Au rayon fiction, on trouve Agatha Christie bien sûr, entourée de Pierre Bordage, Jean Anouilh ou encore Mattia Filice, l’auteur de Mécano (éditions P.O.L.). « Nous l’avons invité en rencontre le 17 octobre dernier. De nombreux cheminots sont venus l’écouter, c’était très touchant cet échange entre deux générations de professionnels, et il a été très ému. » Là aussi, la variété des auteurs présents témoigne de l’importance du train en littérature. « Le sujet est très rassembleur, on a des lecteurs de 7 à 77 ans, confirme Claire Douroux. Les ateliers affichent toujours complets ! »
Car Sami Khayati s’attache à faire vivre le fonds en organisant des animations, des expositions et des conférences. Il a renforcé les liens avec les associations de cheminots et les ferrovipathes (adeptes du tourisme ferroviaire), en particulier pour accueillir des expositions. La prochaine, prévue en mars 2024 en partenariat avec l’association Rail & Histoire, portera sur les femmes et le train. « Un fonds, c’est toujours encombrant et coûteux, souligne Claire Douroux. On ne le garde pas pour faire joli, il faut montrer son sens pour le préserver, et préserver les budgets. »

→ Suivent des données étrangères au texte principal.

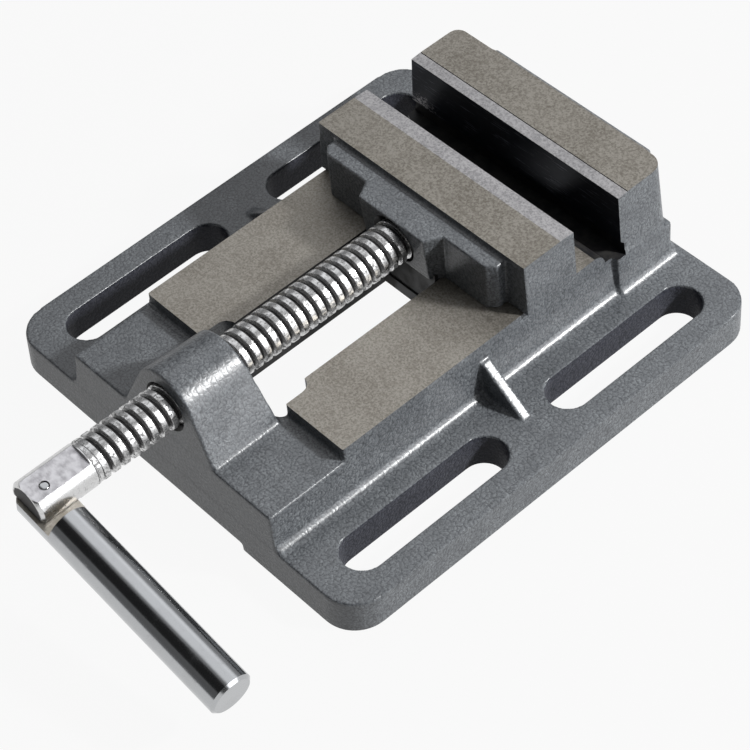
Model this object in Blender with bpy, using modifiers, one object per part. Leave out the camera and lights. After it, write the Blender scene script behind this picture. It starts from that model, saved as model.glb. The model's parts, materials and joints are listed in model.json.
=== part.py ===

Sauvegarder les savoir-faire du rail
La bibliothèque consacre 3 100 euros d’acquisition par an au Chemin de fer, une somme qui peut être vite engloutie lorsqu’il s’agit d’acheter des beaux livres. Le fonds ancien présente des ouvrages, mais aussi des affiches, des cartes de réseau et des planches techniques, certains remontants aux années 1840. « Plus le fonds est connu, plus il s’enrichit, souligne Sami Khayati. Une entreprise de Saint-Pierre-des-Corps a retrouvé dans ses cartons une centaine de plans sur calque de locomotives Billard et a pensé à nous les donner. »
Parmi les enjeux à venir, la recherche de mécènes, pour assurer la numérisation complète des documents… et pousser les murs. Car le fonds s’enrichira cette année d’une donation de six cents pièces.